* _Task directions_
Every line must be returned precisely as it is written.

* _Data section_
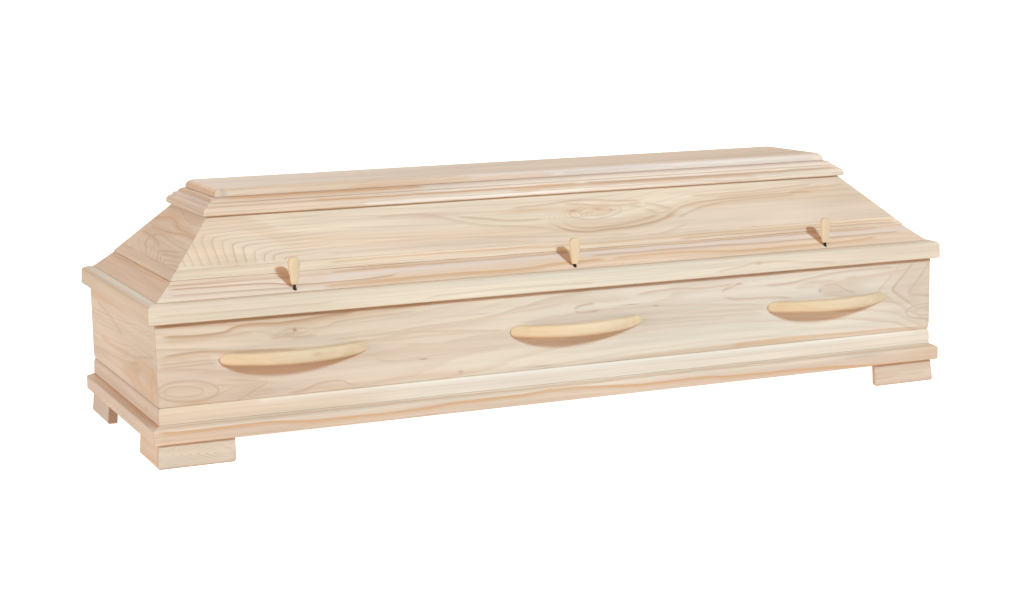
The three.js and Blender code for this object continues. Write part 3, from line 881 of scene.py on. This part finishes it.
SIDE_GRAIN = {
    ("base", "front"): dict(
        tone=(1.03, 0.99, 0.99, 1), far_tone=(1.05, 1.08, 1.12, 1),
        far=[(-1, 0), (-0.4, 1), (0.4, 1), (1, 0.3)],
        marks=[(0.8, 0.086, 0.06, 0.004, 0.5, GREY), (1, 0.08, 0.06, 0.02, 0.4, WARM)],
        strokes=[
            ([(-1.03, 0.095), (1.03, 0.0945)], 0.0008, 0.4, RED_BROWN),
            ([(-1.03, 0.09), (-0.884, 0.083), (-0.789, 0.084), (-0.644, 0.076), (-0.459, 0.075),
              (-0.31, 0.082), (-0.155, 0.083), (-0.065, 0.087), (0.072, 0.081), (0.214, 0.076),
              (0.325, 0.078), (0.398, 0.073), (0.651, 0.069), (0.847, 0.06),
              (1.03, 0.056)], 0.0018, 0.75, ORANGE),
            ([(-1.03, 0.068), (-0.8, 0.064), (-0.55, 0.06), (-0.35, 0.062)], 0.0015, 0.35)]),
    ("base", "left"): dict(
        tone=(0.93, 0.99, 1.09, 1),
        fans=[(-0.27, 0.076, 0, 0.005, 0.34, 0.34, 0.034, (-0.36, 0.34), (0.052, 0.1), 0.55)]),
    ("rim", "left"): dict(tone=(0.92, 0.97, 1, 1)),
    ("band", "left"): dict(tone=(0.95, 0.94, 0.96, 1)),
    ("strip", "left"): dict(tone=(0.97, 0.99, 1.05, 1)),
    ("crown", "left"): dict(tone=(0.94, 1, 1.07, 1)),
    ("strip", "front"): dict(
        tone=(1.11, 1.12, 1.12, 1),
        strokes=[
            ([(-0.6, -0.01), (-0.3, -0.006), (0.1, -0.012), (0.5, -0.008),
              (0.95, -0.012)], 0.0012, 0.5, ORANGE),
            ([(0.3, -0.018), (0.6, -0.016), (0.95, -0.02)], 0.0014, 0.55, RED_BROWN)]),
    ("crown", "front"): dict(
        tone=(1, 0.94, 0.92, 1), far_tone=(1.08, 1.12, 1.2, 1),
        far=[(-0.86, 0), (-0.6, 0.1), (-0.2, 1), (0.9, 1)],
        strokes=[
            ([(-0.8, 0.566), (-0.55, 0.5655), (-0.3, 0.565)], 0.0012, 0.75, ORANGE),
            ([(-0.6, 0.552), (-0.3, 0.55), (0.1, 0.553)], 0.0012, 0.6, ORANGE),
            ([(-0.1, 0.544), (0.25, 0.547), (0.6, 0.543)], 0.0012, 0.5, ORANGE),
            ([(0.1, 0.552), (0.45, 0.55), (0.84, 0.5535)], 0.0014, 0.5, RED_BROWN),
            # Painted highlights along the lower round of the crown
            ([(-0.48, 0.536), (-0.2, 0.5365), (0.12, 0.537)], 0.0014, 0.5, PALE_MARK_AND_PAINTED_HIGHLIGHT)]),
    ("plinth", "front"): dict(
        tone=(1.05, 1.02, 0.98, 1), far_tone=(1.07, 1.16, 1.26, 1),
        far=[(-1, 0), (-0.6, 0.2), (-0.3, 1), (0.9, 0.8)],
        contrast=0.3, bands=0.3,
        # Painted highlight along the rounded top edge of the skirting
        strokes=[([(-0.8, 0.132), (0.98, 0.132)], 0.0026, 0.3, PALE_MARK_AND_PAINTED_HIGHLIGHT)]),
    ("rim", "front"): dict(
        tone=(1.09, 1.13, 1.14, 1), far_tone=(1.11, 1.22, 1.28, 1),
        far=[(-1, 0), (-0.5, 0.4), (0, 1), (0.5, 0.6), (1, 0)],
        marks=[(0.49, 0.347, 0.007, 0.004, 0.6, ORANGE), (0.8, 0.345, 0.15, 0.02, 0.15, BLUSH)],
        strokes=[
            ([(-0.4, 0.33), (-0.3, 0.338), (-0.15, 0.34), (0.05, 0.334)], 0.0014, 0.3),
            ([(0.36, 0.334), (0.44, 0.344), (0.5, 0.35), (0.6, 0.344), (0.72, 0.332)], 0.0014, 0.3),
            ([(-1.02, 0.345), (-0.8, 0.341), (-0.6, 0.343)], 0.0014, 0.3)]),
    ("band", "front"): dict(
        tone=(1.13, 1.14, 1.22, 1), far_tone=(1.05, 0.98, 0.95, 1), bands=0.5,
        far=[(-1, 0), (-0.6, 0.1), (-0.45, 1), (1, 0.9)],
        strokes=[
            ([(-0.98, -0.0493), (-0.778, -0.0508), (-0.627, -0.0646),
              (-0.429, -0.0447)], 0.0012, 0.7, RED_BROWN),
            ([(-0.98, -0.038), (-0.8, -0.039), (-0.66, -0.043)], 0.001, 0.5, RED_BROWN),
            ([(-0.979, -0.066), (-0.798, -0.068), (-0.677, -0.0735)], 0.001, 0.5, RED_BROWN),
            ([(-0.62, -0.048), (-0.4, -0.042), (0, -0.037), (1, -0.038)], 0.0034, 0.7, LILAC),
            ([(-0.6, -0.036), (-0.45, -0.032), (-0.2, -0.034), (0.05, -0.031),
              (0.9, -0.031)], 0.001, 0.5, RED_BROWN),
            ([(0.05, -0.047), (0.3, -0.046), (0.6, -0.05), (0.95, -0.047)], 0.0014, 0.5, RED_BROWN),
            ([(-0.63, -0.0735), (-0.438, -0.0705), (-0.309, -0.068), (-0.158, -0.0715), (-0.042, -0.063),
              (0.1, -0.06)], 0.0022, 0.6, ORANGE),
            ([(0.1, -0.062), (0.24, -0.057), (0.52, -0.069), (0.874, -0.0545)], 0.002, 0.55, ORANGE)]),
    ("plinth", "left"): dict(tone=(0.9, 0.93, 1.01, 1), marks=[(-0.22, 0.115, 0.006, 0.004, 0.6, BROWN)]),
}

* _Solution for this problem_
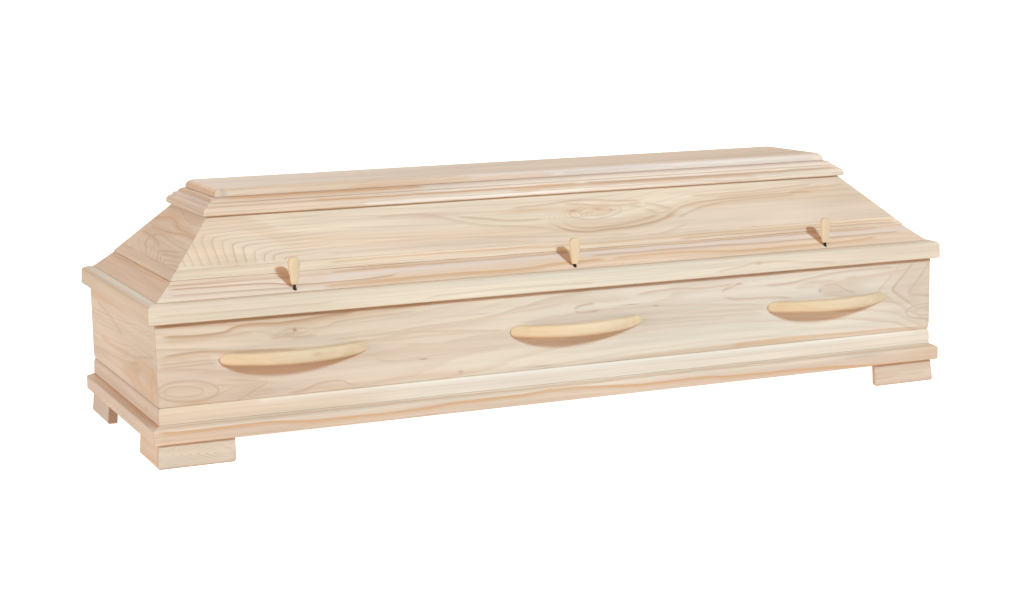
The three.js and Blender code for this object continues. Write part 3, from line 881 of scene.py on. This part finishes it.
SIDE_GRAIN = {
    ("base", "front"): dict(
        tone=(1.03, 0.99, 0.99, 1), far_tone=(1.05, 1.08, 1.12, 1),
        far=[(-1, 0), (-0.4, 1), (0.4, 1), (1, 0.3)],
        marks=[(0.8, 0.086, 0.06, 0.004, 0.5, GREY), (1, 0.08, 0.06, 0.02, 0.4, WARM)],
        strokes=[
            ([(-1.03, 0.095), (1.03, 0.0945)], 0.0008, 0.4, RED_BROWN),
            ([(-1.03, 0.09), (-0.884, 0.083), (-0.789, 0.084), (-0.644, 0.076), (-0.459, 0.075),
              (-0.31, 0.082), (-0.155, 0.083), (-0.065, 0.087), (0.072, 0.081), (0.214, 0.076),
              (0.325, 0.078), (0.398, 0.073), (0.651, 0.069), (0.847, 0.06),
              (1.03, 0.056)], 0.0018, 0.75, ORANGE),
            ([(-1.03, 0.068), (-0.8, 0.064), (-0.55, 0.06), (-0.35, 0.062)], 0.0015, 0.35)]),
    ("base", "left"): dict(
        tone=(0.93, 0.99, 1.09, 1),
        fans=[(-0.27, 0.076, 0, 0.005, 0.34, 0.34, 0.034, (-0.36, 0.34), (0.052, 0.1), 0.55)]),
    ("rim", "left"): dict(tone=(0.92, 0.97, 1, 1)),
    ("band", "left"): dict(tone=(0.95, 0.94, 0.96, 1)),
    ("strip", "left"): dict(tone=(0.97, 0.99, 1.05, 1)),
    ("crown", "left"): dict(tone=(0.94, 1, 1.07, 1)),
    ("strip", "front"): dict(
        tone=(1.11, 1.12, 1.12, 1),
        strokes=[
            ([(-0.6, -0.01), (-0.3, -0.006), (0.1, -0.012), (0.5, -0.008),
              (0.95, -0.012)], 0.0012, 0.5, ORANGE),
            ([(0.3, -0.018), (0.6, -0.016), (0.95, -0.02)], 0.0014, 0.55, RED_BROWN)]),
    ("crown", "front"): dict(
        tone=(1, 0.94, 0.92, 1), far_tone=(1.08, 1.12, 1.2, 1),
        far=[(-0.86, 0), (-0.6, 0.1), (-0.2, 1), (0.9, 1)],
        strokes=[
            ([(-0.8, 0.566), (-0.55, 0.5655), (-0.3, 0.565)], 0.0012, 0.75, ORANGE),
            ([(-0.6, 0.552), (-0.3, 0.55), (0.1, 0.553)], 0.0012, 0.6, ORANGE),
            ([(-0.1, 0.544), (0.25, 0.547), (0.6, 0.543)], 0.0012, 0.5, ORANGE),
            ([(0.1, 0.552), (0.45, 0.55), (0.84, 0.5535)], 0.0014, 0.5, RED_BROWN),
            # Painted highlights along the lower round of the crown
            ([(-0.48, 0.536), (-0.2, 0.5365), (0.12, 0.537)], 0.0014, 0.5, PALE_MARK_AND_PAINTED_HIGHLIGHT)]),
    ("plinth", "front"): dict(
        tone=(1.05, 1.02, 0.98, 1), far_tone=(1.07, 1.16, 1.26, 1),
        far=[(-1, 0), (-0.6, 0.2), (-0.3, 1), (0.9, 0.8)],
        contrast=0.3, bands=0.3,
        # Painted highlight along the rounded top edge of the skirting
        strokes=[([(-0.8, 0.132), (0.98, 0.132)], 0.0026, 0.3, PALE_MARK_AND_PAINTED_HIGHLIGHT)]),
    ("rim", "front"): dict(
        tone=(1.09, 1.13, 1.14, 1), far_tone=(1.11, 1.22, 1.28, 1),
        far=[(-1, 0), (-0.5, 0.4), (0, 1), (0.5, 0.6), (1, 0)],
        marks=[(0.49, 0.347, 0.007, 0.004, 0.6, ORANGE), (0.8, 0.345, 0.15, 0.02, 0.15, BLUSH)],
        strokes=[
            ([(-0.4, 0.33), (-0.3, 0.338), (-0.15, 0.34), (0.05, 0.334)], 0.0014, 0.3),
            ([(0.36, 0.334), (0.44, 0.344), (0.5, 0.35), (0.6, 0.344), (0.72, 0.332)], 0.0014, 0.3),
            ([(-1.02, 0.345), (-0.8, 0.341), (-0.6, 0.343)], 0.0014, 0.3)]),
    ("band", "front"): dict(
        tone=(1.13, 1.14, 1.22, 1), far_tone=(1.05, 0.98, 0.95, 1), bands=0.5,
        far=[(-1, 0), (-0.6, 0.1), (-0.45, 1), (1, 0.9)],
        strokes=[
            ([(-0.98, -0.0493), (-0.778, -0.0508), (-0.627, -0.0646),
              (-0.429, -0.0447)], 0.0012, 0.7, RED_BROWN),
            ([(-0.98, -0.038), (-0.8, -0.039), (-0.66, -0.043)], 0.001, 0.5, RED_BROWN),
            ([(-0.979, -0.066), (-0.798, -0.068), (-0.677, -0.0735)], 0.001, 0.5, RED_BROWN),
            ([(-0.62, -0.048), (-0.4, -0.042), (0, -0.037), (1, -0.038)], 0.0034, 0.7, LILAC),
            ([(-0.6, -0.036), (-0.45, -0.032), (-0.2, -0.034), (0.05, -0.031),
              (0.9, -0.031)], 0.001, 0.5, RED_BROWN),
            ([(0.05, -0.047), (0.3, -0.046), (0.6, -0.05), (0.95, -0.047)], 0.0014, 0.5, RED_BROWN),
            ([(-0.63, -0.0735), (-0.438, -0.0705), (-0.309, -0.068), (-0.158, -0.0715), (-0.042, -0.063),
              (0.1, -0.06)], 0.0022, 0.6, ORANGE),
            ([(0.1, -0.062), (0.24, -0.057), (0.52, -0.069), (0.874, -0.0545)], 0.002, 0.55, ORANGE)]),
    ("plinth", "left"): dict(tone=(0.9, 0.93, 1.01, 1), marks=[(-0.22, 0.115, 0.006, 0.004, 0.6, BROWN)]),
}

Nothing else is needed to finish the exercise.